WHAT IS REQUIRED:
Select each line where the word "slide" appears.

MATERIAL SHOWN:
■ ■ ■ ■
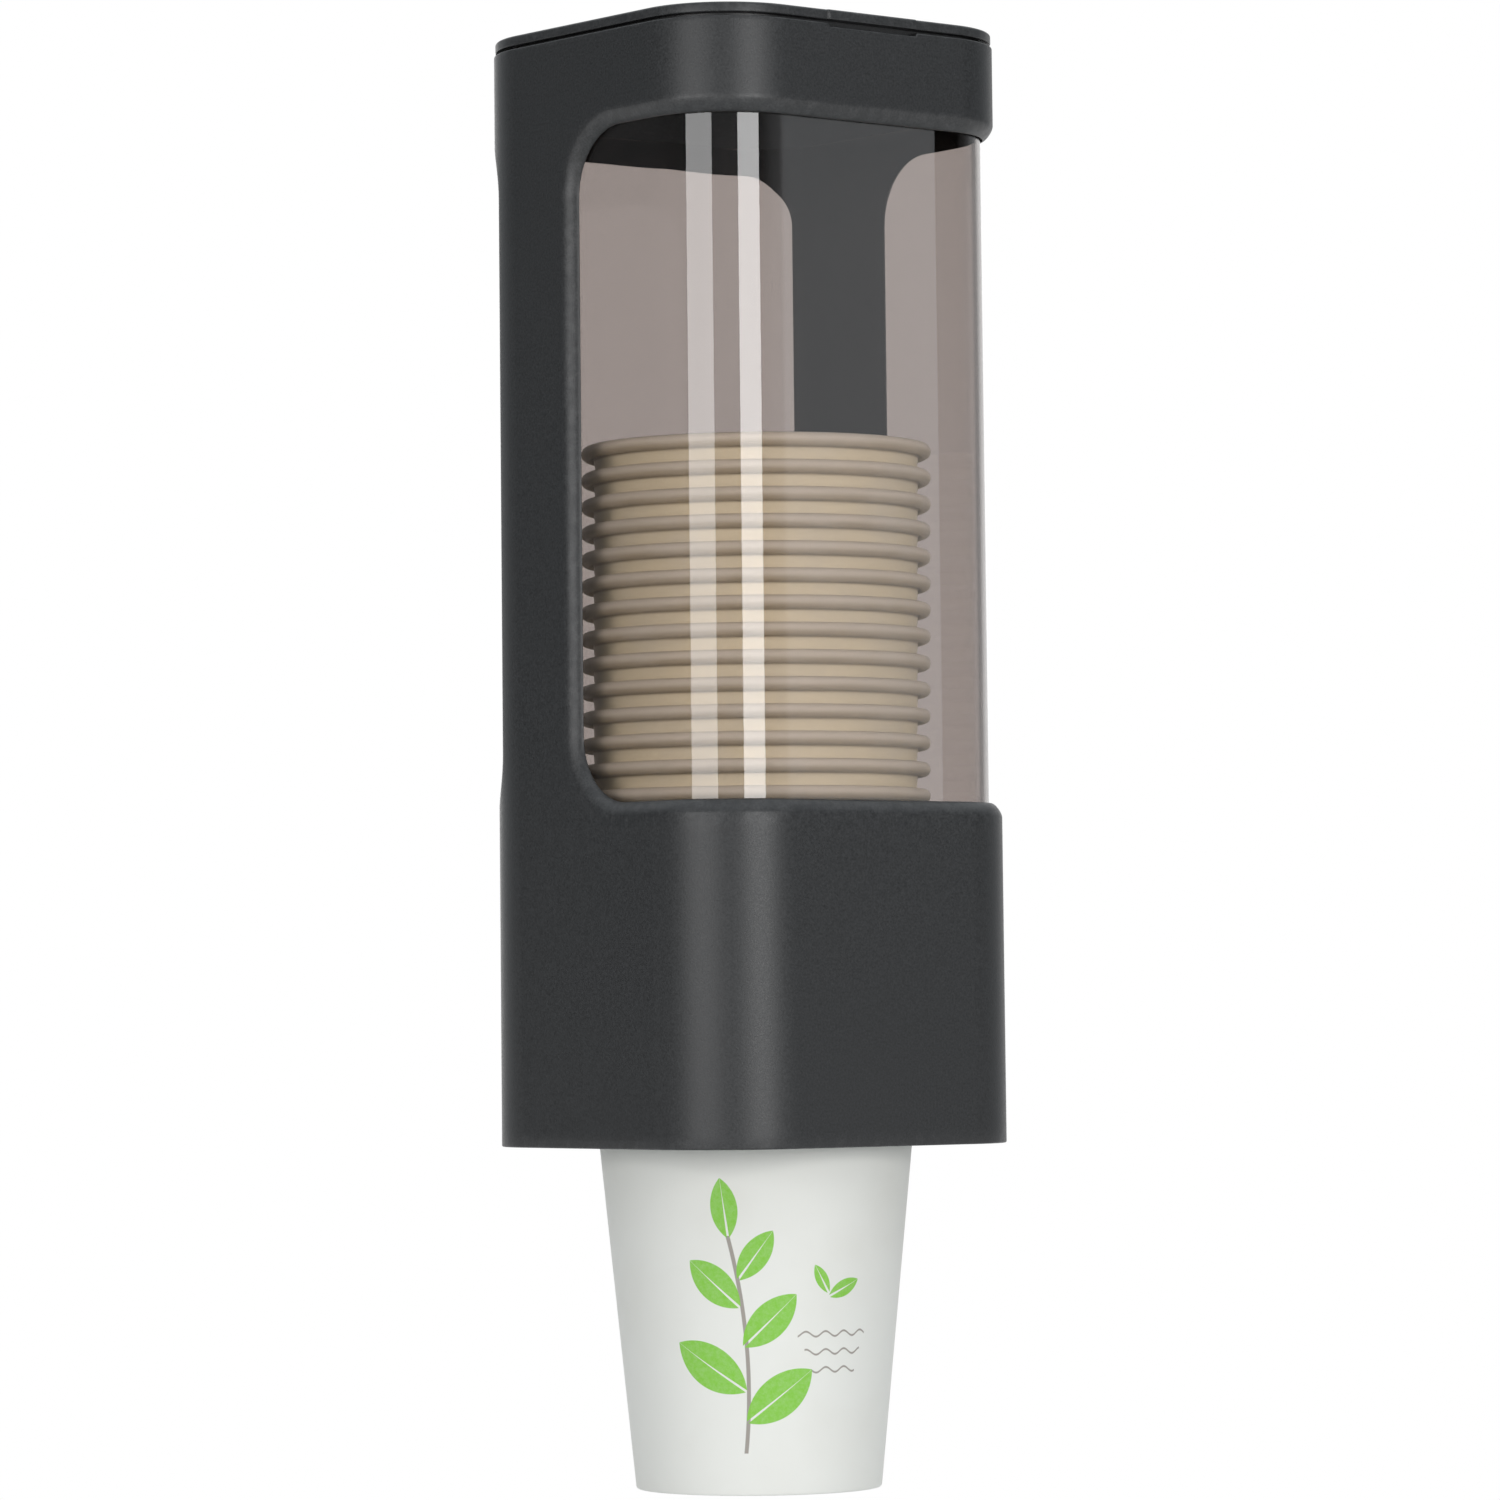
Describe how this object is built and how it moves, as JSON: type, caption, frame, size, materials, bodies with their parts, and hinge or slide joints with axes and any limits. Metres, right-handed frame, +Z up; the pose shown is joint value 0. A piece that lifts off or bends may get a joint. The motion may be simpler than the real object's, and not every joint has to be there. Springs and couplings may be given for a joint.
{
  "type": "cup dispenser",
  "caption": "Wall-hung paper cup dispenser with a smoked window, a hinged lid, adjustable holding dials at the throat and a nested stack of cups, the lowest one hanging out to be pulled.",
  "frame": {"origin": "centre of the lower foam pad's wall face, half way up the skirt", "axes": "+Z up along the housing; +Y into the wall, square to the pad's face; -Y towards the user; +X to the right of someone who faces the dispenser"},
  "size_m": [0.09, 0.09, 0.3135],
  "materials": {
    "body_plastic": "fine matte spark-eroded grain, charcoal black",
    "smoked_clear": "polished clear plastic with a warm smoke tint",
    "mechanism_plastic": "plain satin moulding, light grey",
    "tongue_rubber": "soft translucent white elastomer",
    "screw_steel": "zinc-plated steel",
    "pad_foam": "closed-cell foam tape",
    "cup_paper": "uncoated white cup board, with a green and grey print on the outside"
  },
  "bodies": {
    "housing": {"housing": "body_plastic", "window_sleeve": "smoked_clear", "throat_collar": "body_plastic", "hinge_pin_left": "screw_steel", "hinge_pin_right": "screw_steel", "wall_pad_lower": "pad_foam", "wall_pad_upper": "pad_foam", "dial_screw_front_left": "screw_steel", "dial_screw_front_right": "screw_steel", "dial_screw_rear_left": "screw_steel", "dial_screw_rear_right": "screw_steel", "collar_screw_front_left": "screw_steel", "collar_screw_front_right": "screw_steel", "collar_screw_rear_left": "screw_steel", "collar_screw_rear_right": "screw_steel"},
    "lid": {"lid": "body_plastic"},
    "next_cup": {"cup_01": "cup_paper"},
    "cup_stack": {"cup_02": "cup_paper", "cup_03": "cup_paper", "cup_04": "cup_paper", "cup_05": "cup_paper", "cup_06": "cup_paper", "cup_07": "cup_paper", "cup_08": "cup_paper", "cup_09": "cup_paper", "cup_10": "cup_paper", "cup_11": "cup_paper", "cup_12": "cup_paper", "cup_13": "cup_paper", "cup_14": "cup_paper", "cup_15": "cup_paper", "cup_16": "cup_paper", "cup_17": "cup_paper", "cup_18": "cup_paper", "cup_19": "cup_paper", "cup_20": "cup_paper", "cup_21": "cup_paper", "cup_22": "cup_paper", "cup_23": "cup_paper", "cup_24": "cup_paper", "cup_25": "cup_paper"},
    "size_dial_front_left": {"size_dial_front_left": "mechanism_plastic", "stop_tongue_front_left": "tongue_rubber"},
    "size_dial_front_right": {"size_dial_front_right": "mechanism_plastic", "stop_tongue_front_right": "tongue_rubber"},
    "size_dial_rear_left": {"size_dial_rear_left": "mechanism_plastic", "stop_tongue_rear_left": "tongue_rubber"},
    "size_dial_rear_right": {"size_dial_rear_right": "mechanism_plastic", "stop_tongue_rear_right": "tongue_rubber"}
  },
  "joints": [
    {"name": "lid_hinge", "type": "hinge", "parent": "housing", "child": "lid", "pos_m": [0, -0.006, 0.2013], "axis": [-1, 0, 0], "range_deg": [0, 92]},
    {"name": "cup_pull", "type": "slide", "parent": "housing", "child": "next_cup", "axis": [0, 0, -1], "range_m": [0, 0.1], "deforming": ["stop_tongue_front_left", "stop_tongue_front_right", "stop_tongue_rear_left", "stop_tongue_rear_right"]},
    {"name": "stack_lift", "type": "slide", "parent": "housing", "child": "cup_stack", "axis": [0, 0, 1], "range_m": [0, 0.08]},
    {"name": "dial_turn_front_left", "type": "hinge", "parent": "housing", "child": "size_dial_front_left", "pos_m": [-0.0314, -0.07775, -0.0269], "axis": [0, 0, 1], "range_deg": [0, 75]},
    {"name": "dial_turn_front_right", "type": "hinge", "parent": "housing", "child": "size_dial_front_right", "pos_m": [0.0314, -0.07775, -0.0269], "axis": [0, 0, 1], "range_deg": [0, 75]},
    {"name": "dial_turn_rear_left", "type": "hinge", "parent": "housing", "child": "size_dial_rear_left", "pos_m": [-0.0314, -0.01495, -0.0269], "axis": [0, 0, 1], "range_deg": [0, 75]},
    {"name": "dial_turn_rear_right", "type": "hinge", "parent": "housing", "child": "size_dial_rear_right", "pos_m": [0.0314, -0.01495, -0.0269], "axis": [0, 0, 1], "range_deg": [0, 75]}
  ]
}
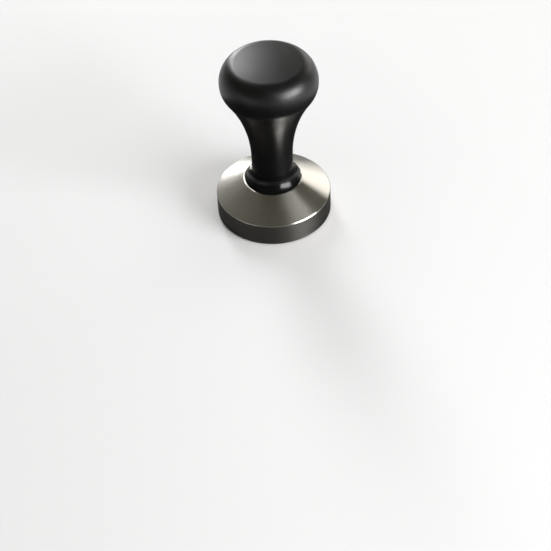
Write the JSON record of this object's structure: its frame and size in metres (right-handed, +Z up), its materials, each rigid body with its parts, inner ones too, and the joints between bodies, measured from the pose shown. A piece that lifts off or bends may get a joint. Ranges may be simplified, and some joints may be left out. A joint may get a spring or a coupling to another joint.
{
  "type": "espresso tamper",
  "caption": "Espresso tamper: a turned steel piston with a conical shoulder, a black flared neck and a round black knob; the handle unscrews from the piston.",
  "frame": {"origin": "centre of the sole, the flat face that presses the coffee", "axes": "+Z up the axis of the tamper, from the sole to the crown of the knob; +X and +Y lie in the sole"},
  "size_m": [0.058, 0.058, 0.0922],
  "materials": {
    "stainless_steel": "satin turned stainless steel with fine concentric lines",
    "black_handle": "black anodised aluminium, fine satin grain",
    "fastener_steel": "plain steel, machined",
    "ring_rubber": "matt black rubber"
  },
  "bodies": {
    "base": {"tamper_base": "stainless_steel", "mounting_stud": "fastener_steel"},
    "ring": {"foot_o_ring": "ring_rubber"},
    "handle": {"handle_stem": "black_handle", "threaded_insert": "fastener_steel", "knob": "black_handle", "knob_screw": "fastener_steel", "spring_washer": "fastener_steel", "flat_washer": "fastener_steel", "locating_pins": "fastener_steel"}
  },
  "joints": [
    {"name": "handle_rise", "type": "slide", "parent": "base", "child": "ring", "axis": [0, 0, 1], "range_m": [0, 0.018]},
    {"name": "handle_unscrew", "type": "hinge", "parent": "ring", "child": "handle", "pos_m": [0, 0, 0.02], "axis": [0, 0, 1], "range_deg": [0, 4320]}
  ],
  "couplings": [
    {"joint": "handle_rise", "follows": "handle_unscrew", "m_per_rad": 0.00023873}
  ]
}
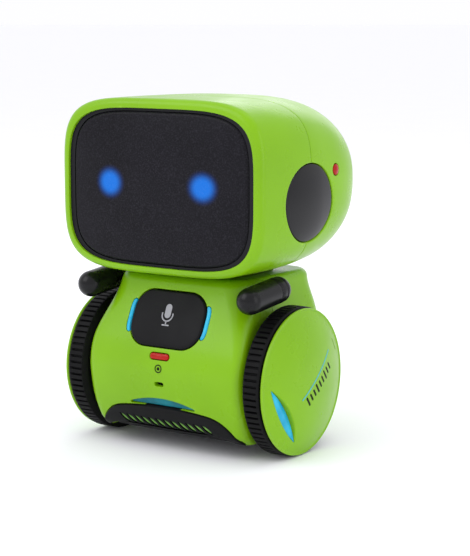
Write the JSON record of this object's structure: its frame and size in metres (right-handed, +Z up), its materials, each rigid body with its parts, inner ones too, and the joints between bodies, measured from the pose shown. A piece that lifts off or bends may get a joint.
■ ■ ■ ■
RESULT OF THIS EXERCISE:
Describe how this object is built and how it moves, as JSON: type, caption, frame, size, materials, bodies with their parts, and hinge or slide joints with axes and any limits. Metres, right-handed frame, +Z up; the pose shown is joint value 0. A piece that lifts off or bends may get a joint. The motion may be simpler than the real object's, and not every joint has to be there. Springs and couplings may be given for a joint.
    {"name": "cup_pull", "type": "slide", "parent": "housing", "child": "next_cup", "axis": [0, 0, -1], "range_m": [0, 0.1], "deforming": ["stop_tongue_front_left", "stop_tongue_front_right", "stop_tongue_rear_left", "stop_tongue_rear_right"]},
    {"name": "stack_lift", "type": "slide", "parent": "housing", "child": "cup_stack", "axis": [0, 0, 1], "range_m": [0, 0.08]},
    {"name": "handle_rise", "type": "slide", "parent": "base", "child": "ring", "axis": [0, 0, 1], "range_m": [0, 0.018]},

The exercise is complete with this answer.